■ Exercise objective ■
Copy out the complete listing, word for word.
━━━━━━━━━━━━━━━━━━━━━━━━━━━━━━
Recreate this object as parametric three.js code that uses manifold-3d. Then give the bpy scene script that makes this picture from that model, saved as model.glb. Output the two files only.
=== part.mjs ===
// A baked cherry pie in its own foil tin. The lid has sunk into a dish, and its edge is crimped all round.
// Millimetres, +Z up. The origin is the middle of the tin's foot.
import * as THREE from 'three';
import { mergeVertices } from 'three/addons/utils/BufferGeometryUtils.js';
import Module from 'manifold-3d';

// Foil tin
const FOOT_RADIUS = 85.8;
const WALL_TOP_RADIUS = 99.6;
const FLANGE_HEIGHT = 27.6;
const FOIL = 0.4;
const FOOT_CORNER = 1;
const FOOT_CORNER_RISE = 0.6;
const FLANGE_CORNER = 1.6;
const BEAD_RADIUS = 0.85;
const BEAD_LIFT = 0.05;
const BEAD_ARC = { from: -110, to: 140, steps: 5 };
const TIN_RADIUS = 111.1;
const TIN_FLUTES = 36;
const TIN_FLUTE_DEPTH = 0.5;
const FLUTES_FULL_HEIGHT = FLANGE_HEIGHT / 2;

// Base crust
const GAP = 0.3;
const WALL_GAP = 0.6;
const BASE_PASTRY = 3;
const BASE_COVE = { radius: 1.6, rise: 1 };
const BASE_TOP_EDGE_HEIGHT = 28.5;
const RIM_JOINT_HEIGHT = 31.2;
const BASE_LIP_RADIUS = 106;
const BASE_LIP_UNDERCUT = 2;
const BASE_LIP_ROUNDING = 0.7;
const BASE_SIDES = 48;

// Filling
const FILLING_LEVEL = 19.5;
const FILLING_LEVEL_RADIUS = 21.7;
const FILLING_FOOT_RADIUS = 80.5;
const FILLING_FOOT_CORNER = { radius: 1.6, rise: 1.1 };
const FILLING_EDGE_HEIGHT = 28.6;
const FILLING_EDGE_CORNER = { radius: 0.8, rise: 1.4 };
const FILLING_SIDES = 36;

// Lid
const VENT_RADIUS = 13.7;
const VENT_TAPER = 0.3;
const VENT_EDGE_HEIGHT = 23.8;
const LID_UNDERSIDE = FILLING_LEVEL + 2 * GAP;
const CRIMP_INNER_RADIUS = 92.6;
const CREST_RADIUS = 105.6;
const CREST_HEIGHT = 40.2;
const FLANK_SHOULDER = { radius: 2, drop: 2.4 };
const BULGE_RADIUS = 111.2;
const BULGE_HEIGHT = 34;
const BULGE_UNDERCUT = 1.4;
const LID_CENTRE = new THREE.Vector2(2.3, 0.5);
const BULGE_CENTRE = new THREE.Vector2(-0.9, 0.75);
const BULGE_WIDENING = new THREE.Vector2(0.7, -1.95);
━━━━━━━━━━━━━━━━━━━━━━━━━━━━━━
■ Answer for this exercise ■
Recreate this object as parametric three.js code that uses manifold-3d. Then give the bpy scene script that makes this picture from that model, saved as model.glb. Output the two files only.
=== part.mjs ===
// A baked cherry pie in its own foil tin. The lid has sunk into a dish, and its edge is crimped all round.
// Millimetres, +Z up. The origin is the middle of the tin's foot.
import * as THREE from 'three';
import { mergeVertices } from 'three/addons/utils/BufferGeometryUtils.js';
import Module from 'manifold-3d';

// Foil tin
const FOOT_RADIUS = 85.8;
const WALL_TOP_RADIUS = 99.6;
const FLANGE_HEIGHT = 27.6;
const FOIL = 0.4;
const FOOT_CORNER = 1;
const FOOT_CORNER_RISE = 0.6;
const FLANGE_CORNER = 1.6;
const BEAD_RADIUS = 0.85;
const BEAD_LIFT = 0.05;
const BEAD_ARC = { from: -110, to: 140, steps: 5 };
const TIN_RADIUS = 111.1;
const TIN_FLUTES = 36;
const TIN_FLUTE_DEPTH = 0.5;
const FLUTES_FULL_HEIGHT = FLANGE_HEIGHT / 2;

// Base crust
const GAP = 0.3;
const WALL_GAP = 0.6;
const BASE_PASTRY = 3;
const BASE_COVE = { radius: 1.6, rise: 1 };
const BASE_TOP_EDGE_HEIGHT = 28.5;
const RIM_JOINT_HEIGHT = 31.2;
const BASE_LIP_RADIUS = 106;
const BASE_LIP_UNDERCUT = 2;
const BASE_LIP_ROUNDING = 0.7;
const BASE_SIDES = 48;

// Filling
const FILLING_LEVEL = 19.5;
const FILLING_LEVEL_RADIUS = 21.7;
const FILLING_FOOT_RADIUS = 80.5;
const FILLING_FOOT_CORNER = { radius: 1.6, rise: 1.1 };
const FILLING_EDGE_HEIGHT = 28.6;
const FILLING_EDGE_CORNER = { radius: 0.8, rise: 1.4 };
const FILLING_SIDES = 36;

// Lid
const VENT_RADIUS = 13.7;
const VENT_TAPER = 0.3;
const VENT_EDGE_HEIGHT = 23.8;
const LID_UNDERSIDE = FILLING_LEVEL + 2 * GAP;
const CRIMP_INNER_RADIUS = 92.6;
const CREST_RADIUS = 105.6;
const CREST_HEIGHT = 40.2;
const FLANK_SHOULDER = { radius: 2, drop: 2.4 };
const BULGE_RADIUS = 111.2;
const BULGE_HEIGHT = 34;
const BULGE_UNDERCUT = 1.4;
const LID_CENTRE = new THREE.Vector2(2.3, 0.5);
const BULGE_CENTRE = new THREE.Vector2(-0.9, 0.75);
const BULGE_WIDENING = new THREE.Vector2(0.7, -1.95);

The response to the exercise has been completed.